When making risky purchases of illegal drugs, consumers often resort to obtaining more concentrated and designer substances which can have dangerous side effects – in the 1920s, for example, the nation saw a fall in beer consumption and a rise in the sale of hard liquor. Because the drug market is currently illegal, the quality of the drugs cannot be regulated.
An interesting and relevant case study on the matter is Portugal, which decriminalized all drugs in 2001 after waging its own vicious war on drugs. Although drugs are still illegal, the nation shifted its drug control from the Justice Department to the Ministry of Health and developed an intense plan for treating drug addiction. A person found with less than a “10-day supply” of any drug is subject to the Commission for the Dissuasion of Drug Addiction – a three-person committee usually comprised of a doctor, a lawyer and a social worker, who then recommend treatment to the user, or alternatively a small fine. The person caught does not receive any sort of major penalty.
The results so far of Portugal’s drug decriminalization have been revolutionary. As a result of its harsh drug policies throughout the 1980s, by 1999 almost 1% of the population was addicted to heroin and the number of drug-related AIDS deaths was the highest in the European Union. Today in Portugal HIV cases among drug users are down, and general drug use among young adults has also decreased. Deaths caused by overdose are now the second lowest in the EU and the use of designer drugs is lower than any other country that has been studied in the same vein. The decrease in drug-related diseases and overdoses is thought to be the result of users seeking out medical help without fear of legal ramifications.
Portugal has evidently illustrated that “decriminalization hasn’t had the severe consequences that its opponents predicted.”
Prohibition elicits moral questions in addition to economic and medical ones. The War on Drugs has facilitated the infringement of civil liberties; “no-knock warrants” and drug raids have killed many innocent bystanders. With drug usage, the only real harm is to the user – “in a free society the presumption must be that individuals, not government, get to decide what is in their own best interest.”
Although the US has far to go, Washington and Colorado have taken small steps in recent years; both states legalized marijuana in 2012 under state law. National public attitudes about marijuana have shifted over time in favor of legalization, yet policies on the matter have remained largely static nationally. When it comes to hard drugs, currently only 10% of Americans are for ending the prohibition of cocaine or heroin. As Portugal has exemplified in decriminalization and its own past war on drugs, prohibition has had the opposite of the desired outcome. But perhaps the US should strive to go further than Portugal’s example and instead legalize all substances; it is critical that the entire chain of drug production be fully regulated in order to keep the emergence of black markets down, and accordingly decrease violence and encourage users to seek medical attention when needed. The goals that drug prohibitionists often cite would be better achieved with legalization. The Federal government need only intervene to regulate quality and educate on drug usage, much in the way that it treats legal substances like alcohol and tobacco products.
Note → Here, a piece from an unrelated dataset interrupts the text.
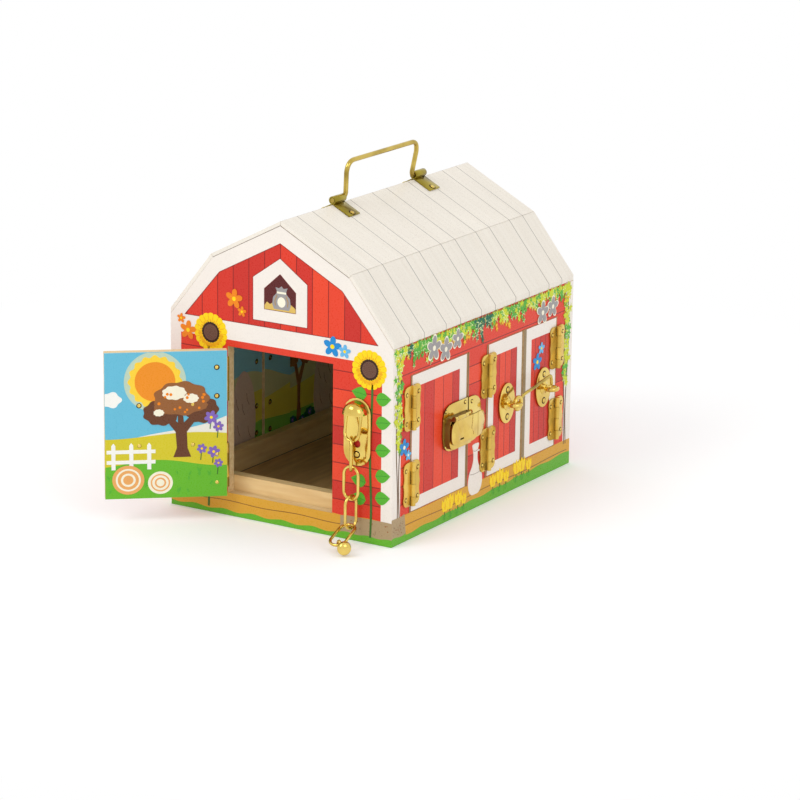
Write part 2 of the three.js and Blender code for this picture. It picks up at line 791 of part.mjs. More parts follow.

The prospect of drug legalization merits many questions to consider; for example, where should hard drugs like heroin and methamphetamine be sold? Certainly not in regular grocery stores where most anyone would have access to them – including young people. There is surely no clear-cut path to legalization. It should of course be introduced gradually to allow ample time for adequate drug education, so as not to lead to societal and economic consequences. Perhaps an optimal solution would be to make a gradual move out of prohibition to decriminalization, and eventually to complete legalization.
Whether or not drugs eventually become entirely legal in the United States, it is necessary at the most fundamental level to cease “treating drug addiction as a moral problem – rather than a health problem,” just as Portugal has done.